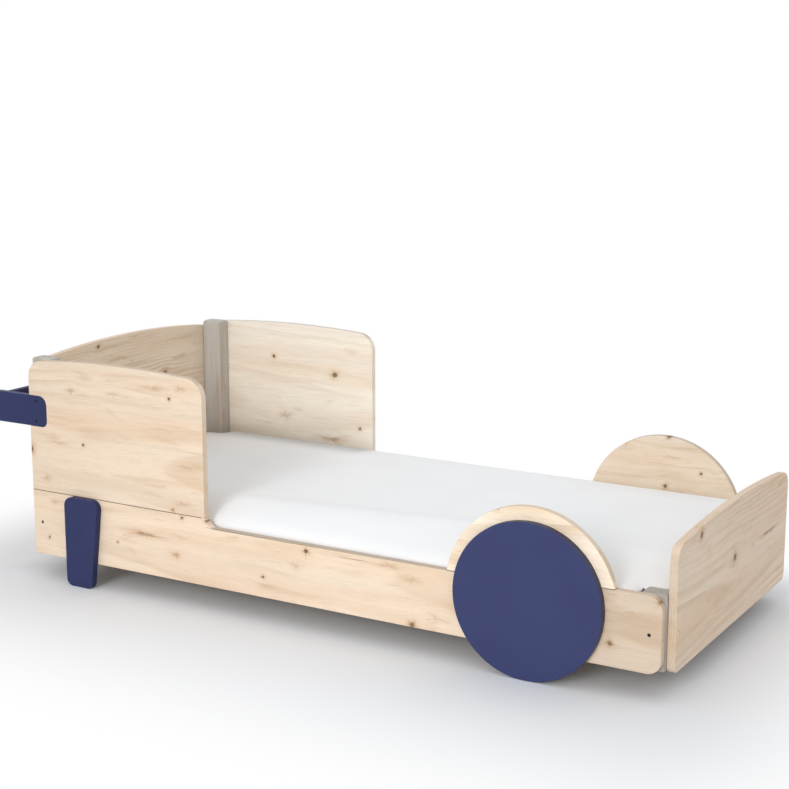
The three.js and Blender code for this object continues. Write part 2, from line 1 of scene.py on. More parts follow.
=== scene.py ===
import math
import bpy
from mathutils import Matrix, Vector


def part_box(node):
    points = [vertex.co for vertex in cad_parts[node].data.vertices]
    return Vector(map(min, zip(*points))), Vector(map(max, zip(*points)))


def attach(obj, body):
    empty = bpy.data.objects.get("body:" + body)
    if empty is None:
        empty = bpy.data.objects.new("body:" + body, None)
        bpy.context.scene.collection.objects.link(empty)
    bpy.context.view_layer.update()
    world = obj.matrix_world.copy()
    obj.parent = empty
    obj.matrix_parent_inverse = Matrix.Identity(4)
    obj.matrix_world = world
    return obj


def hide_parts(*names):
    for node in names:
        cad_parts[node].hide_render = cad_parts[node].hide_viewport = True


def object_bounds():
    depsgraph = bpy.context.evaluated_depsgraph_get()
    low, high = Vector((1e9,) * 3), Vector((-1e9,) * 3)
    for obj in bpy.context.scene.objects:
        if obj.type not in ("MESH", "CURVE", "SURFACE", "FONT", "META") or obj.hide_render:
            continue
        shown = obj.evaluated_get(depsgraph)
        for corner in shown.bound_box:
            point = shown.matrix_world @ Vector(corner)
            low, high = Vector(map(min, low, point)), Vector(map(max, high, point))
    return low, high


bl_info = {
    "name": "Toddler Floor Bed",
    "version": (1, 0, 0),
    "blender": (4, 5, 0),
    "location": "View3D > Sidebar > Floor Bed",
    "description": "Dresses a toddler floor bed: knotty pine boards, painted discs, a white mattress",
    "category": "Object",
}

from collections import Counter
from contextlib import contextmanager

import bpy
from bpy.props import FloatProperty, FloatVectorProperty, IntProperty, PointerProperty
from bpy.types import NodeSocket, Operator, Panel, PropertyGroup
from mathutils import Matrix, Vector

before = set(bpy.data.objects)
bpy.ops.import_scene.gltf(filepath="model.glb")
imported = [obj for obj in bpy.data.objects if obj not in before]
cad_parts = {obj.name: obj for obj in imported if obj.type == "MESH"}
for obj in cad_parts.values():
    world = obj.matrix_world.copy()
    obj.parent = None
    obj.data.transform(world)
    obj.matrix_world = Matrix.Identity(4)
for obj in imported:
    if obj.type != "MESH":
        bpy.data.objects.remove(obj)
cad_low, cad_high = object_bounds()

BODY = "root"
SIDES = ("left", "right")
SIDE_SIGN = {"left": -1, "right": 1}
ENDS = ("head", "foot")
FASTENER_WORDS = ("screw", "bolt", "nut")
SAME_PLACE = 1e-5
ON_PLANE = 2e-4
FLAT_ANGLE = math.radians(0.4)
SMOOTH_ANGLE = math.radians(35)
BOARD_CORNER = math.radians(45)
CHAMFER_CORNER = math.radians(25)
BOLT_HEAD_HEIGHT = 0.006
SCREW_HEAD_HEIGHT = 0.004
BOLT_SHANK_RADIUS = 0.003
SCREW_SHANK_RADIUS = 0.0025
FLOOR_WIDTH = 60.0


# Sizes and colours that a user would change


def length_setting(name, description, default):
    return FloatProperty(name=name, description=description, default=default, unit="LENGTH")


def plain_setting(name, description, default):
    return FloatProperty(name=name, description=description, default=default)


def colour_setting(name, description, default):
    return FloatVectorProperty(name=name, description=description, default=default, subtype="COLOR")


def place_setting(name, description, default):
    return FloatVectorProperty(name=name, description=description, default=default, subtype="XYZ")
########
_GIVEN INSTRUCTION_:
Repeat, exactly and only, the lines from the beginning of the material through the line that contains "if empty is".

_EXERCISE RESPONSE_:
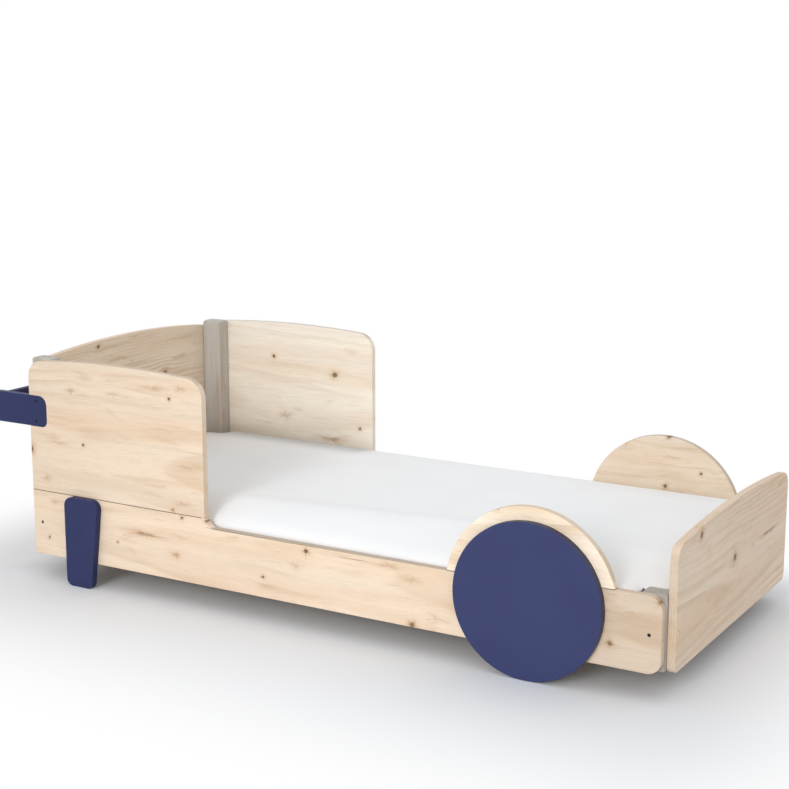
The three.js and Blender code for this object continues. Write part 2, from line 1 of scene.py on. More parts follow.
=== scene.py ===
import math
import bpy
from mathutils import Matrix, Vector


def part_box(node):
    points = [vertex.co for vertex in cad_parts[node].data.vertices]
    return Vector(map(min, zip(*points))), Vector(map(max, zip(*points)))


def attach(obj, body):
    empty = bpy.data.objects.get("body:" + body)
    if empty is None:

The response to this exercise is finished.